I know some breastfeeding women put lettuce on their boobs when they start to crack. Maybe you could put lettuce on your man-boobs.

bestsariah said...

They sell special nipple-type chapstick for breastfeeding women. Maybe I still have some around here somewhere.

The lettuce though...that's for when you're engorged with milk. Has that started happening too?

Crystalbell said...

This post was quite entertaining, thanks for the good hearty chuckle.

Lasinoh cream (for breastfeeding mothers works wonders). Also, I know some women that use Bag Balm and swear by it, but I've never tried it.

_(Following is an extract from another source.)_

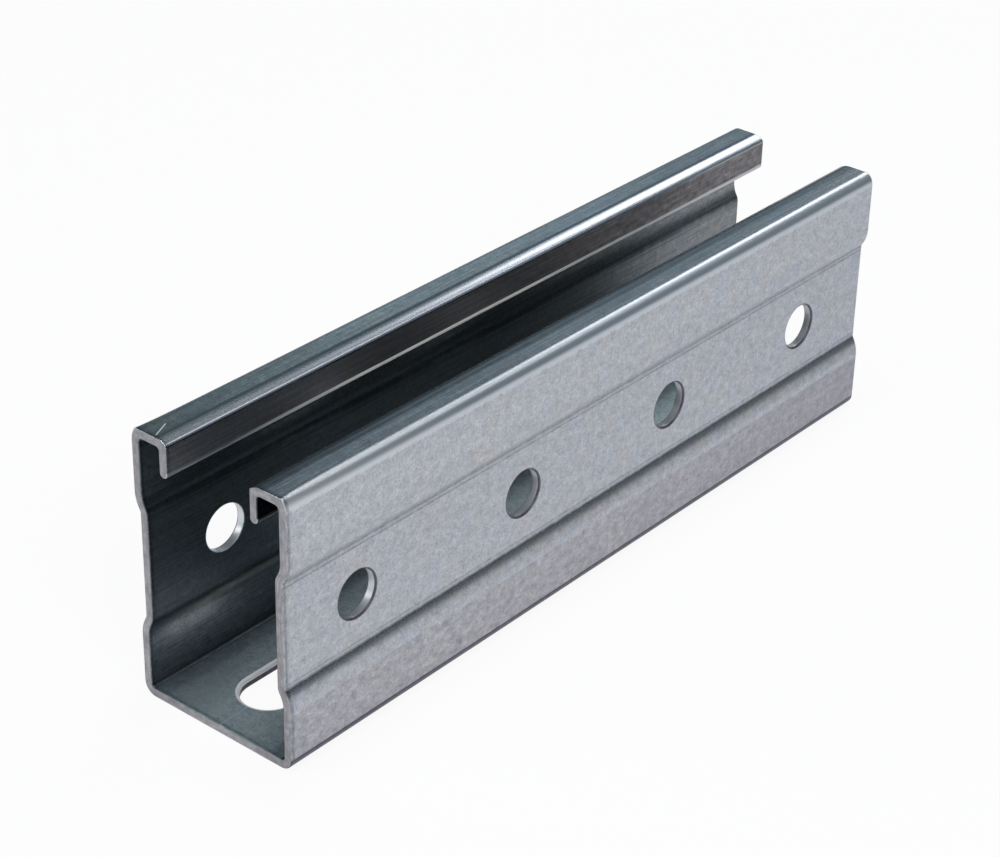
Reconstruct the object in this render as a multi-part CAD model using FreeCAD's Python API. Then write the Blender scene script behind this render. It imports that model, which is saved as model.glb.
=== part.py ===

Hope you feel better soon.

Dainon said...

Luckily, I have no man-boobs to speak of. I barely have a chest, period. And, last time I checked, I wasn't lactating, either. Just a lil tanktop rubbage is all. Thanks for the tips, though, all you mommies (or those that are close 'n personal friends 'o mommies). I'll have to give this Bag Balm a shot and hope I don't smell like manure. None of this lettuce bikini action, though. Never ever gonna happen.

tim & brandi said...

Who'd of thought I'd get so much breastfeeding advice from reading the comments on this post. I'm taking notes. But Dainon, I just cleaned out my bathroom and found a jar of Vaseline and could not figure out why I had it... Tim reminded me it was for the last marathon I ran, which was obviously way too long ago. Girls get chapped too, but it's more an arm/leg issue and not so much a nipple issue. I say run without a shirt, it's your birthright!

~b

Sherpa said...

Oy, I've chapped my nipples running more times than I'd like to admit in highschool...and I'm a girl. I remember doing the vaseline thing. Painful!

Amanda said...

This is hilarious! How have I gone nearly 30 years without EVER hearing of anyone having chapped nipples?!

I feel deprived...

melissa said...

That body glide stuff works wonders. Tri'ers use it for everything (nipples, legs, armpits - you name it someone chaps there), but especially for the swim (wetsuits chap like no ones business). Unfortunately in my nervousness I forgot it at IMAZ and ended up with a neck that looked like something from a zombie movie. But yes, when you remember to use it body glide rocks.

f*bomb. said...

I didn't even know women got chapped; I thought the sports bra took care of that!...Just another good reason why I will never run more than 7 miles. (shudder.)